### [Source material]
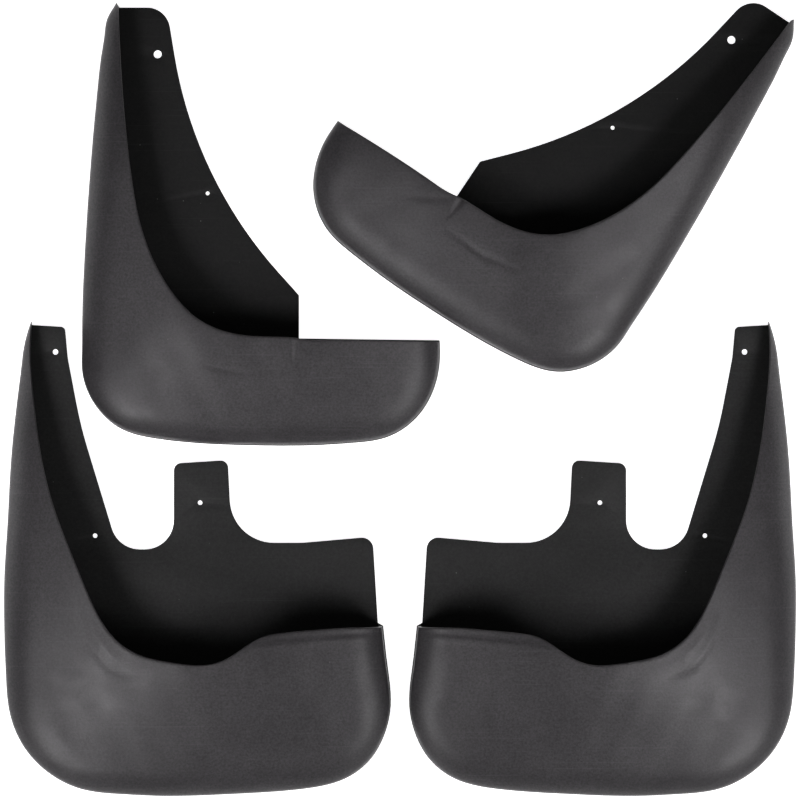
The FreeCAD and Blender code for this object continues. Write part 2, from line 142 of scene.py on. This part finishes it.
FRONT = {
    "width": 249.5 * MM, "height": 308.5 * MM,
    "crest": 42.0 * MM, "rim_depth": 18.0 * MM, "roll": 24.0 * MM,
    "rim": (
        (0.115, 1.04), (0.0976, 1.0), (0.0714, 0.9624), (0.0645, 0.9276), (0.0552, 0.8767),
        (0.0491, 0.8335), (0.0357, 0.719), (0.0091, 0.431), (0.0015, 0.258), (0.0012, 0.2147),
        (0.0007, 0.1787), (0.0077, 0.144), (0.0492, 0.0799), (0.104, 0.0415), (0.2163, 0.016),
        (0.2963, 0.0085), (0.4745, 0.0018), (0.6529, 0.002), (0.7593, 0.0074), (0.8475, 0.0188),
        (0.9303, 0.0607), (0.9922, 0.1557), (0.9984, 0.1915), (0.9983, 0.2347), (0.996, 0.28),
    ),
    "lip": (
        (0.1038, 0.992), (0.1122, 0.8794), (0.1246, 0.749), (0.1447, 0.606), (0.1727, 0.489),
        (0.2132, 0.404), (0.2693, 0.3326), (0.3255, 0.2869), (0.3984, 0.2577), (0.479, 0.2455),
        (0.56, 0.2435), (0.595, 0.2415), (0.625, 0.2375), (0.68, 0.2365), (1.0, 0.2333),
    ),
    "facing": (
        (1, 0), (3.95, 1), (6.25, 2.9), (8.7, 4.7), (12.2, 6.3), (14.9, 8), (15.5, 9), (16, 10),
        (16.45, 12), (17, 13.05), (20, 13.69), (23, 13.99),
    ),
    "roof": (
        (-0.06, (-0.2, -0.1, -0.05, -0.05, -0.08, -0.2)),
        (0.10, (-0.1, 0.3, 0.45, 0.5, 0.42, 0.1)),
        (0.26, (-0.05, 0.5, 0.85, 0.97, 0.9, 0.4)),
        (0.45, (-0.07, 0.65, 1.0, 1.07, 1.0, 0.7)),
        (0.70, (-0.15, 0.75, 1.05, 1.1, 1.1, 0.9)),
        (1.08, (-0.4, 0.05, 0.3, 0.3, 0.3, 0.3)),
    ),
    "folds": (
        (((0.33, 0.188), (0.365, 0.177), (0.449, 0.1634), (0.572, 0.1656)), (0.0, -0.25, -0.4, -0.1), 2.4),
        (((0.609, 0.2314), (0.655, 0.208), (0.7014, 0.1861), (0.73, 0.172)), (-0.3, -0.3, -0.15, 0.0), 2.6),
    ),
    # pressed gussets: left and right ends at the lip and the point below, as shares, and depth in
    # millimetres
    "dents": (((0.568, 0.2450), (0.607, 0.2450), (0.5914, 0.1763), 1.5),),
}
ROOF_COLUMNS = (-0.06, 0.12, 0.27, 0.5, 0.75, 1.06)  # shares of the width, one for each roof entry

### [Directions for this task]
Reproduce the material above, every line of it, exactly.

### [Problem solution]
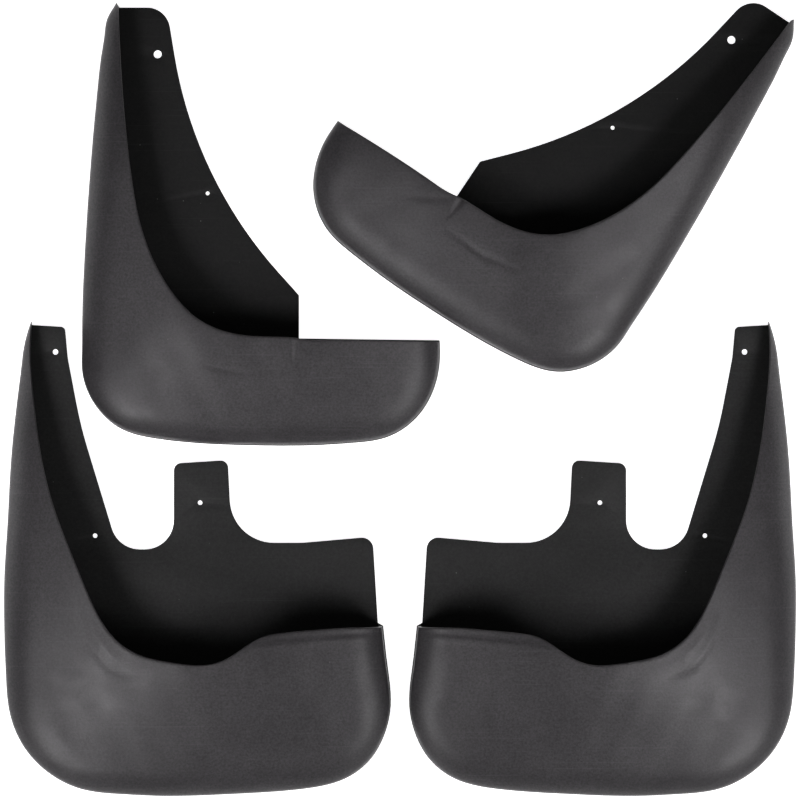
The FreeCAD and Blender code for this object continues. Write part 2, from line 142 of scene.py on. This part finishes it.
FRONT = {
    "width": 249.5 * MM, "height": 308.5 * MM,
    "crest": 42.0 * MM, "rim_depth": 18.0 * MM, "roll": 24.0 * MM,
    "rim": (
        (0.115, 1.04), (0.0976, 1.0), (0.0714, 0.9624), (0.0645, 0.9276), (0.0552, 0.8767),
        (0.0491, 0.8335), (0.0357, 0.719), (0.0091, 0.431), (0.0015, 0.258), (0.0012, 0.2147),
        (0.0007, 0.1787), (0.0077, 0.144), (0.0492, 0.0799), (0.104, 0.0415), (0.2163, 0.016),
        (0.2963, 0.0085), (0.4745, 0.0018), (0.6529, 0.002), (0.7593, 0.0074), (0.8475, 0.0188),
        (0.9303, 0.0607), (0.9922, 0.1557), (0.9984, 0.1915), (0.9983, 0.2347), (0.996, 0.28),
    ),
    "lip": (
        (0.1038, 0.992), (0.1122, 0.8794), (0.1246, 0.749), (0.1447, 0.606), (0.1727, 0.489),
        (0.2132, 0.404), (0.2693, 0.3326), (0.3255, 0.2869), (0.3984, 0.2577), (0.479, 0.2455),
        (0.56, 0.2435), (0.595, 0.2415), (0.625, 0.2375), (0.68, 0.2365), (1.0, 0.2333),
    ),
    "facing": (
        (1, 0), (3.95, 1), (6.25, 2.9), (8.7, 4.7), (12.2, 6.3), (14.9, 8), (15.5, 9), (16, 10),
        (16.45, 12), (17, 13.05), (20, 13.69), (23, 13.99),
    ),
    "roof": (
        (-0.06, (-0.2, -0.1, -0.05, -0.05, -0.08, -0.2)),
        (0.10, (-0.1, 0.3, 0.45, 0.5, 0.42, 0.1)),
        (0.26, (-0.05, 0.5, 0.85, 0.97, 0.9, 0.4)),
        (0.45, (-0.07, 0.65, 1.0, 1.07, 1.0, 0.7)),
        (0.70, (-0.15, 0.75, 1.05, 1.1, 1.1, 0.9)),
        (1.08, (-0.4, 0.05, 0.3, 0.3, 0.3, 0.3)),
    ),
    "folds": (
        (((0.33, 0.188), (0.365, 0.177), (0.449, 0.1634), (0.572, 0.1656)), (0.0, -0.25, -0.4, -0.1), 2.4),
        (((0.609, 0.2314), (0.655, 0.208), (0.7014, 0.1861), (0.73, 0.172)), (-0.3, -0.3, -0.15, 0.0), 2.6),
    ),
    # pressed gussets: left and right ends at the lip and the point below, as shares, and depth in
    # millimetres
    "dents": (((0.568, 0.2450), (0.607, 0.2450), (0.5914, 0.1763), 1.5),),
}
ROOF_COLUMNS = (-0.06, 0.12, 0.27, 0.5, 0.75, 1.06)  # shares of the width, one for each roof entry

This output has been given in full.